SOURCE MATERIAL
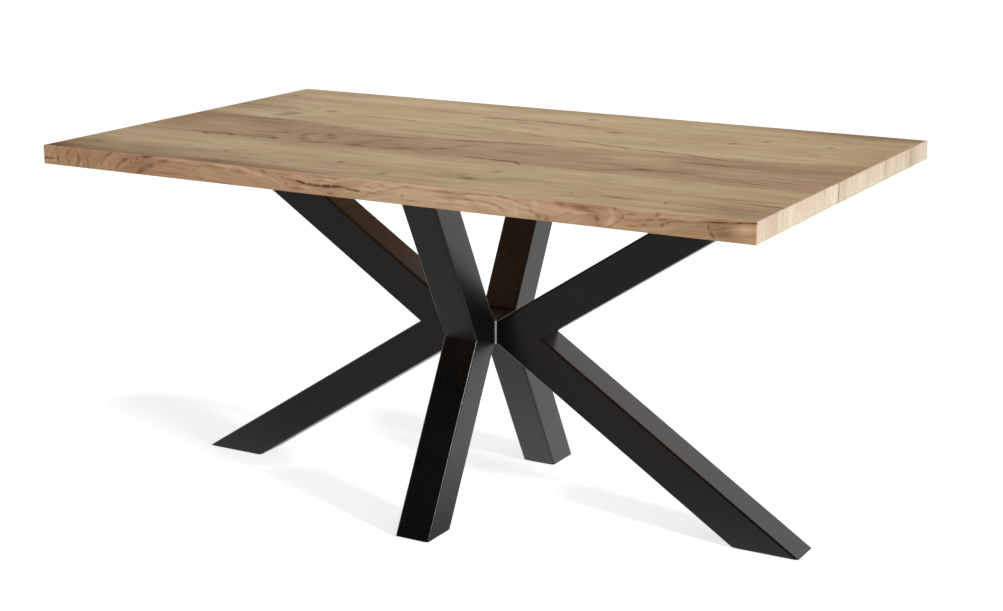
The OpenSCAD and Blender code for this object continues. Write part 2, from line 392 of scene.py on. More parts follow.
def wood_colour(signals, tones):
    """Tones from dark to pale oak, redder and greener in blotches."""
    colour = signals.tone.add("ShaderNodeValToRGB", None, {"Fac": signals.tone})
    stops = colour.socket.node.color_ramp.elements
    while len(stops) < len(tones):
        stops.new(0.5)
    for stop, place, tone in zip(stops, WOOD_STOPS, tones):
        stop.position = place
        stop.color = paint(tone)
    colour = signals.blotch.rise(BLOTCH_MIDDLE, BLOTCH_RED).mix(colour, REDDER, "MULTIPLY")
    return signals.blotch.rise(BLOTCH_MIDDLE, BLOTCH_GREEN).mix(colour, GREENER, "MULTIPLY")


def wood_material(name, build, tones, roughness, specular):
    """A material from a function that turns the Object coordinates into wood signals."""
    material, point = new_material(name)
    signals = build(point)
    gloss = signals.fibre.spread(roughness - GLOSS_VARIES, roughness + GLOSS_VARIES)
    height = signals.fibre * FIBRE_HEIGHT - signals.pores * PORE_HEIGHT
    inputs = {
        "Base Color": wood_colour(signals, tones),
        "Roughness": gloss + signals.pores * GLOSS_VARIES,
        "Normal": height.bump(*OAK_RELIEF),
        "Specular IOR Level": specular,
    }
    return close_material(material, point, inputs)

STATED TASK
Repeat the data exactly. Leave nothing out.

COMPLETE ANSWER
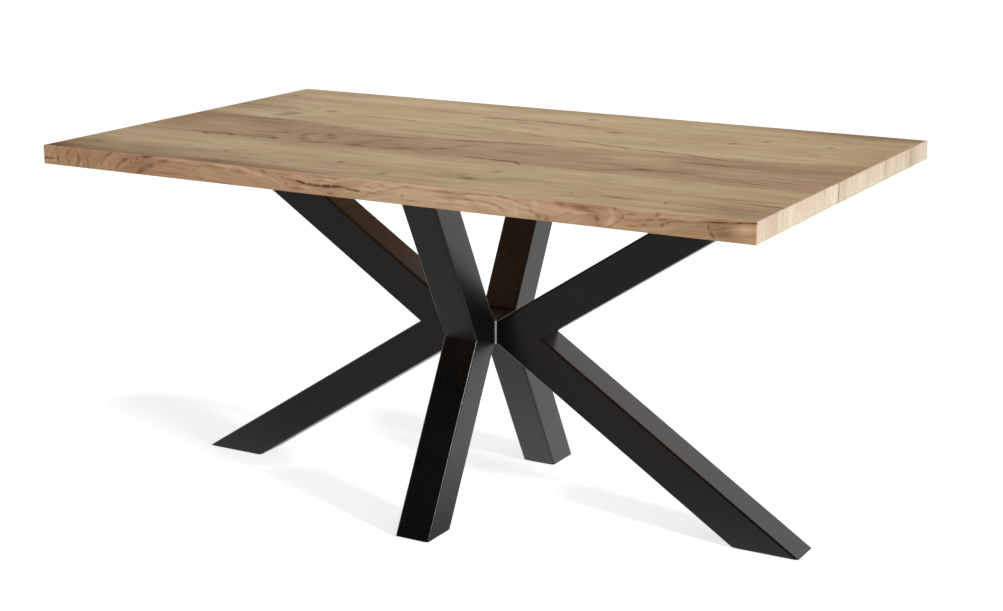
The OpenSCAD and Blender code for this object continues. Write part 2, from line 392 of scene.py on. More parts follow.
def wood_colour(signals, tones):
    """Tones from dark to pale oak, redder and greener in blotches."""
    colour = signals.tone.add("ShaderNodeValToRGB", None, {"Fac": signals.tone})
    stops = colour.socket.node.color_ramp.elements
    while len(stops) < len(tones):
        stops.new(0.5)
    for stop, place, tone in zip(stops, WOOD_STOPS, tones):
        stop.position = place
        stop.color = paint(tone)
    colour = signals.blotch.rise(BLOTCH_MIDDLE, BLOTCH_RED).mix(colour, REDDER, "MULTIPLY")
    return signals.blotch.rise(BLOTCH_MIDDLE, BLOTCH_GREEN).mix(colour, GREENER, "MULTIPLY")


def wood_material(name, build, tones, roughness, specular):
    """A material from a function that turns the Object coordinates into wood signals."""
    material, point = new_material(name)
    signals = build(point)
    gloss = signals.fibre.spread(roughness - GLOSS_VARIES, roughness + GLOSS_VARIES)
    height = signals.fibre * FIBRE_HEIGHT - signals.pores * PORE_HEIGHT
    inputs = {
        "Base Color": wood_colour(signals, tones),
        "Roughness": gloss + signals.pores * GLOSS_VARIES,
        "Normal": height.bump(*OAK_RELIEF),
        "Specular IOR Level": specular,
    }
    return close_material(material, point, inputs)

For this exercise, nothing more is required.